▶ _Goal_
Among the entries below, please repeat exactly and only the lines from the line containing "for node in" to the line containing "before = set(bpy.data.objects)", both lines included.

▶ _Dataset rows_
____________

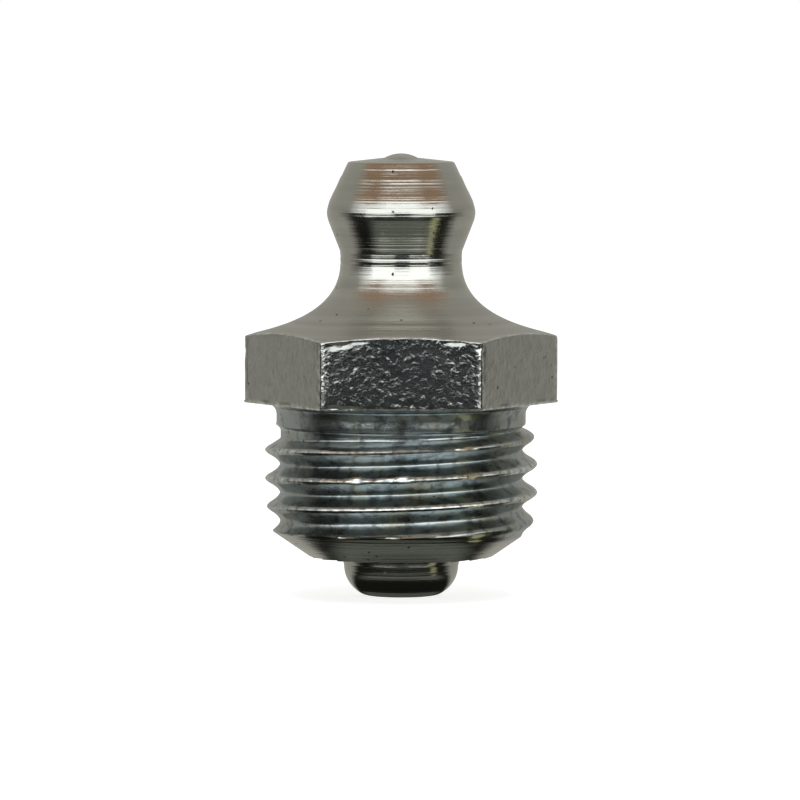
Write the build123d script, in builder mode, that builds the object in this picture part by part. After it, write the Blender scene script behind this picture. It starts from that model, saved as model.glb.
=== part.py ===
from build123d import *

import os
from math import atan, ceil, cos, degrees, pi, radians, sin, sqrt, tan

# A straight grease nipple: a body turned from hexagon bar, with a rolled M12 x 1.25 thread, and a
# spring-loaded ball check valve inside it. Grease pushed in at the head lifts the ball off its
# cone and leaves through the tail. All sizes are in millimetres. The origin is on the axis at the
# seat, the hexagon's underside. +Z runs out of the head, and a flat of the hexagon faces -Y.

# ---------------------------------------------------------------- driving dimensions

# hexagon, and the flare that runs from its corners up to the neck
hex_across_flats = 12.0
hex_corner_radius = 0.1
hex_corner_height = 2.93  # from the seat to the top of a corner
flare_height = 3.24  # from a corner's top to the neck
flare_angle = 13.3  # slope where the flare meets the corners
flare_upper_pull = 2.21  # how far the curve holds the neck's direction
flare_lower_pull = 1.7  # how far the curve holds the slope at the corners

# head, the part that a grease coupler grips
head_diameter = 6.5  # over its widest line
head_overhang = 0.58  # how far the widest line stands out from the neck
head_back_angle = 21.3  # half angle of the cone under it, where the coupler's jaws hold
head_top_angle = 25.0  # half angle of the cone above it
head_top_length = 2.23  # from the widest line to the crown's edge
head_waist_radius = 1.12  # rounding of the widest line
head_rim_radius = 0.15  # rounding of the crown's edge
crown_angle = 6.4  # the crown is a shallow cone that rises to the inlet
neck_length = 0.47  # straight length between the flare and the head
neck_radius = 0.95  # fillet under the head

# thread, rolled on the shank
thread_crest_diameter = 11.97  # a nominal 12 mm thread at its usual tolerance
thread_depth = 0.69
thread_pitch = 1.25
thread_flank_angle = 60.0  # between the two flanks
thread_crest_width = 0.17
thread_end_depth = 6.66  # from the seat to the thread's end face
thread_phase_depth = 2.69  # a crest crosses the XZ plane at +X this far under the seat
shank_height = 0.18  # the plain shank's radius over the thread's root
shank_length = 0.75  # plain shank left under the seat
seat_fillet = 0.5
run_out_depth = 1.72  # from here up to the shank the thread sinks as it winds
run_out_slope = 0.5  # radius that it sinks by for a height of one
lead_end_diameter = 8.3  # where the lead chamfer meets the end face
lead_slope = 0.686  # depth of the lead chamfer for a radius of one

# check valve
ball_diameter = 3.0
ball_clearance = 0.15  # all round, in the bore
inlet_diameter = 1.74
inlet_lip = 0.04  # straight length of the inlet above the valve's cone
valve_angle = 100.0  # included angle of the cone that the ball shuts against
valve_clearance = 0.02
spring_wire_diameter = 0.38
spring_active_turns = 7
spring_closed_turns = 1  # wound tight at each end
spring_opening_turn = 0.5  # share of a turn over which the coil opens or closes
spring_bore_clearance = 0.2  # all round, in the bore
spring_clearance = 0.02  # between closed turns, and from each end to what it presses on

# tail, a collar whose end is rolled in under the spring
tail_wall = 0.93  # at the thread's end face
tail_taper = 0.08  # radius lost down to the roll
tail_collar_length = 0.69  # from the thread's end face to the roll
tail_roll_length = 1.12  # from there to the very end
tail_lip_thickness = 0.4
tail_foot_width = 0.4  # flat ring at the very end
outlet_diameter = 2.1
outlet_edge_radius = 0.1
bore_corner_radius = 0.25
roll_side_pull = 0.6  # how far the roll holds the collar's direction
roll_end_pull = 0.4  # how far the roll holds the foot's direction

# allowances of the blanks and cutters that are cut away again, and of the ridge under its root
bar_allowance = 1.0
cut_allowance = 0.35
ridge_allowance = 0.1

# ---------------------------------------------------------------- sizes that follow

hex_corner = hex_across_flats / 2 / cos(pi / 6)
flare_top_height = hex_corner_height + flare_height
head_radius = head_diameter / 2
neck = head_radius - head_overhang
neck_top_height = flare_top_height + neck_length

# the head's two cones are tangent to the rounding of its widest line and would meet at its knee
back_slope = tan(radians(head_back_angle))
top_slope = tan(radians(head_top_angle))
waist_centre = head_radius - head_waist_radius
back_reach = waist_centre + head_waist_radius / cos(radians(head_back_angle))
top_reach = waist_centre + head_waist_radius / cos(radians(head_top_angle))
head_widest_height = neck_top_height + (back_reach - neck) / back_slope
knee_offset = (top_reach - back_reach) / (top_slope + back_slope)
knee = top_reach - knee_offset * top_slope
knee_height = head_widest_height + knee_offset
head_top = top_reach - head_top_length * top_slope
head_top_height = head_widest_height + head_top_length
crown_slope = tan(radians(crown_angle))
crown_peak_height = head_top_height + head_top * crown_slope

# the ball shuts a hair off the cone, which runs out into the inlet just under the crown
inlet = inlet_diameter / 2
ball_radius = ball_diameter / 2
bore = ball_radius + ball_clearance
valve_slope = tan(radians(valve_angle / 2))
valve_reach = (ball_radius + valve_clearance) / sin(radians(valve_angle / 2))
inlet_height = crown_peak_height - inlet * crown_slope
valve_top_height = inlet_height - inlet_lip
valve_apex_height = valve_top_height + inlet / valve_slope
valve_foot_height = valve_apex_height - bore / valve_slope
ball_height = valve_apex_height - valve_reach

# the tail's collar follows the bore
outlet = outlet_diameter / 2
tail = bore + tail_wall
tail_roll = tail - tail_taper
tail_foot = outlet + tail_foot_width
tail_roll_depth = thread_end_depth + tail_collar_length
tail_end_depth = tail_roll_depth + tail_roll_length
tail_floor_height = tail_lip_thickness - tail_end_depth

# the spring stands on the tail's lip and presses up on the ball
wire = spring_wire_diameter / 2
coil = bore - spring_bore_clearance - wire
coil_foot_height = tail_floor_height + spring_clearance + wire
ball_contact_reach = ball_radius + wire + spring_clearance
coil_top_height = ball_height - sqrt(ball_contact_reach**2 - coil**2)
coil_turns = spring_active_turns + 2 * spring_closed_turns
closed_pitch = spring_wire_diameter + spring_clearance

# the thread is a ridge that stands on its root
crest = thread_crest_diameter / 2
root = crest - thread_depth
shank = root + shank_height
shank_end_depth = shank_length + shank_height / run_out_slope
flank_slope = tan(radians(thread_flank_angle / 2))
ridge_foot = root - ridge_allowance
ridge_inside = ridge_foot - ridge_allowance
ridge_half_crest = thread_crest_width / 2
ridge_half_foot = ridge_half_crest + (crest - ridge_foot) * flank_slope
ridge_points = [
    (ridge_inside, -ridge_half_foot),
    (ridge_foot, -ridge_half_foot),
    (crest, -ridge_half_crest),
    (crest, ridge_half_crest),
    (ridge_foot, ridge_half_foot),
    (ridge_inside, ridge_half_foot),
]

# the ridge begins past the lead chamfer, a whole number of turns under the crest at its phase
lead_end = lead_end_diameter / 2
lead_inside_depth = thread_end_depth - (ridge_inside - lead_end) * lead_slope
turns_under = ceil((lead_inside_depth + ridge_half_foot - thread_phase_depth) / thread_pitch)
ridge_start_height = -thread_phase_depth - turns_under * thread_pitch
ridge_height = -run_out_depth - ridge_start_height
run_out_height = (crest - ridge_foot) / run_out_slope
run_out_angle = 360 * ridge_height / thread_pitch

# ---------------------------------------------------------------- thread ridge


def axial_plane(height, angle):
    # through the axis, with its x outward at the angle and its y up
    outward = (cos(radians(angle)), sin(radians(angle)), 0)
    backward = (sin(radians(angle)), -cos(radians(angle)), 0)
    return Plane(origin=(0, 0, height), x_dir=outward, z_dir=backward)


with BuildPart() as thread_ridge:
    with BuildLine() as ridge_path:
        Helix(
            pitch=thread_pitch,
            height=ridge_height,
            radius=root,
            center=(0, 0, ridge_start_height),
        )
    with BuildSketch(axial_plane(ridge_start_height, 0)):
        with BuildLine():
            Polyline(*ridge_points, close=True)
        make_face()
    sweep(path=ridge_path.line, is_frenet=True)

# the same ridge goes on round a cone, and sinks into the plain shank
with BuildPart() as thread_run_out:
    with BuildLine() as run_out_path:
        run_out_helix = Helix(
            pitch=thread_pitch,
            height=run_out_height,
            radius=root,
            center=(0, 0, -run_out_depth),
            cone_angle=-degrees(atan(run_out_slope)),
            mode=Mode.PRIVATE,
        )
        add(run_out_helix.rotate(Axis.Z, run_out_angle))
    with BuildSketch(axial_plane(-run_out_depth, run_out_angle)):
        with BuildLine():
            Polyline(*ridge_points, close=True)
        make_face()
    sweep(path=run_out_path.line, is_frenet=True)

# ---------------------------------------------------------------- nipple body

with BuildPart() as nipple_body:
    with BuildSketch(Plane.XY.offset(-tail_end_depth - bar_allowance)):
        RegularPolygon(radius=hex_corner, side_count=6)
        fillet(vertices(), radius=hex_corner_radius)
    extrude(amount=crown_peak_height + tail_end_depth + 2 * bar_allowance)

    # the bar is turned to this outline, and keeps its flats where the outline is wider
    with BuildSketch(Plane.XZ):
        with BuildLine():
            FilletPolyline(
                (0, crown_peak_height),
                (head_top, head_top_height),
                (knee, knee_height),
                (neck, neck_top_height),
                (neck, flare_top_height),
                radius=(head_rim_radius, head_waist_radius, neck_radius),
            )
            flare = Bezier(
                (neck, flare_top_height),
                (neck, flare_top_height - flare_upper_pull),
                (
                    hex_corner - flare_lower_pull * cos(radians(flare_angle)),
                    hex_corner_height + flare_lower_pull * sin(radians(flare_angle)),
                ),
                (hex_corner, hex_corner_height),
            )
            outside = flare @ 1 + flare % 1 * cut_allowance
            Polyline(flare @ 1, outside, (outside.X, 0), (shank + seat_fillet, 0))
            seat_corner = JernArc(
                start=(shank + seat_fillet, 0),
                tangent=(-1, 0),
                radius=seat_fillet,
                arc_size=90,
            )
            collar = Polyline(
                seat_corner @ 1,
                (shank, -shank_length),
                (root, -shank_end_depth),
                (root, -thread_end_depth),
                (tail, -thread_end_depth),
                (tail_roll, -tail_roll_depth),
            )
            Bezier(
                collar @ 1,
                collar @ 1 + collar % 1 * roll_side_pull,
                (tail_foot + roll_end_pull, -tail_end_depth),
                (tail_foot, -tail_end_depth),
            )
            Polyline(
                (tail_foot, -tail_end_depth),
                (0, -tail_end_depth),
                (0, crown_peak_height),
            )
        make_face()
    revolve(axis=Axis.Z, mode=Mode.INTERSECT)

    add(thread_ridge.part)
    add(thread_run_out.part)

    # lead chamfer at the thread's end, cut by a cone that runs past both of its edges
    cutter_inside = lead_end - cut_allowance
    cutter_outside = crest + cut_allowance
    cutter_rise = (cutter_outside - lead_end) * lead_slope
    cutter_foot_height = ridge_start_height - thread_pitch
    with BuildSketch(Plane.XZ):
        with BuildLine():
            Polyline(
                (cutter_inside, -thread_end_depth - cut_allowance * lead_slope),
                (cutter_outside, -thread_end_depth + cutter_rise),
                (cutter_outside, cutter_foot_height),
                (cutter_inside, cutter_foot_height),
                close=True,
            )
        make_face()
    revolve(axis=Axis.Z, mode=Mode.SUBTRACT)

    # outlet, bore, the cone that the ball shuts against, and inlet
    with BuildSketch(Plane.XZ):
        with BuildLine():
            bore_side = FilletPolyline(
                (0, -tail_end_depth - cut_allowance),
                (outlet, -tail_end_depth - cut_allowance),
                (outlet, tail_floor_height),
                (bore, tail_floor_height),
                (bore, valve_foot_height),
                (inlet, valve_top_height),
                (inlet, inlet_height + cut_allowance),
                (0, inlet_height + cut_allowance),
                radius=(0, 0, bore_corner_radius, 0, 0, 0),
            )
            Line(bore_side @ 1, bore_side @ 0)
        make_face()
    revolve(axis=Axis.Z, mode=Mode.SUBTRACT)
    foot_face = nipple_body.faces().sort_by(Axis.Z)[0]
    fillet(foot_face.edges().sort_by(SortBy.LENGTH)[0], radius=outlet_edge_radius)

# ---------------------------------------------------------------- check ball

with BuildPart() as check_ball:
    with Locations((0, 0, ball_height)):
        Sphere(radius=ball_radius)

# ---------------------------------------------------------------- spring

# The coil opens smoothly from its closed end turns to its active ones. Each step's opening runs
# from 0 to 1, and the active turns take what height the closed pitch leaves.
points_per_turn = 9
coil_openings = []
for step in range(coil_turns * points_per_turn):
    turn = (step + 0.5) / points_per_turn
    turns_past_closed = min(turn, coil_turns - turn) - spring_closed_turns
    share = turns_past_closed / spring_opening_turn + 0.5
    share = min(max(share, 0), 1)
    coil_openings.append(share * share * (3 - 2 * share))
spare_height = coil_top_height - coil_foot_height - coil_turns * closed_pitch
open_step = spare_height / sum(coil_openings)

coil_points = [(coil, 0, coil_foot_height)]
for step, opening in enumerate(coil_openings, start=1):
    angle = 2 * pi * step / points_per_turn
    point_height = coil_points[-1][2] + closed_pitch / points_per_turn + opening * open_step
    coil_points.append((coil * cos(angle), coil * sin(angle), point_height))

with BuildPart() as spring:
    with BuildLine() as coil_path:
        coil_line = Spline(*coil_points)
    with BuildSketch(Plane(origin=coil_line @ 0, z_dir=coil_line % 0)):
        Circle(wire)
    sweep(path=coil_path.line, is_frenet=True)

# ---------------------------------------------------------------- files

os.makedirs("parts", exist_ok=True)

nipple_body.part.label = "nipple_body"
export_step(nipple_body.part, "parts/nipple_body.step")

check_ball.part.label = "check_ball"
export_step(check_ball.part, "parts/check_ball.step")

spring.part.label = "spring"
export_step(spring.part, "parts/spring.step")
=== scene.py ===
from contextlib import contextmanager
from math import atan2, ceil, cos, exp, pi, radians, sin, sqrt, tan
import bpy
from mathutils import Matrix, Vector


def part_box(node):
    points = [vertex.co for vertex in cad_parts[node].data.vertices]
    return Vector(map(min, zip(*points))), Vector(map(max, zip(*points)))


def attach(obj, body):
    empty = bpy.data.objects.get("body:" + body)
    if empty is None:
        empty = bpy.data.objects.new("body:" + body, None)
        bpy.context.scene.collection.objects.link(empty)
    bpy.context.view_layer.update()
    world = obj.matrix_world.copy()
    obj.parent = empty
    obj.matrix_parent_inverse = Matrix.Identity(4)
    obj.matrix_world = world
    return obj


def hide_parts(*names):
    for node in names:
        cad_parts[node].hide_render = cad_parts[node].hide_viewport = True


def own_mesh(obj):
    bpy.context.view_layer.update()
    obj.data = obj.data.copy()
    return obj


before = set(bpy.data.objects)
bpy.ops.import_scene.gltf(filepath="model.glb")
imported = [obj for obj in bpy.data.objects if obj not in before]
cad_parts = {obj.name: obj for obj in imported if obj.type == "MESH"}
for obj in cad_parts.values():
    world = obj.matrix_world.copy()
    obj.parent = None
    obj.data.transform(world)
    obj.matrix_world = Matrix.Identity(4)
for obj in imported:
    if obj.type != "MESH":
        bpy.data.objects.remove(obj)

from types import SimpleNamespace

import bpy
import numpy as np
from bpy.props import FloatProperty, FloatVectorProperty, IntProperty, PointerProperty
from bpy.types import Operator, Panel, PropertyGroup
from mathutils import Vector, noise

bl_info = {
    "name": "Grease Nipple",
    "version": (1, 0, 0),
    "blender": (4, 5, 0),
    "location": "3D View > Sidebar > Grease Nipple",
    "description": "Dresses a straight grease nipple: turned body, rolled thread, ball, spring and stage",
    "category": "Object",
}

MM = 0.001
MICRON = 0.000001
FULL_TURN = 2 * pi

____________

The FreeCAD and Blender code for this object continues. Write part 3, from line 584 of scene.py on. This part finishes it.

____________

▶ _Answer in full_
    for node in names:
        cad_parts[node].hide_render = cad_parts[node].hide_viewport = True


def own_mesh(obj):
    bpy.context.view_layer.update()
    obj.data = obj.data.copy()
    return obj


before = set(bpy.data.objects)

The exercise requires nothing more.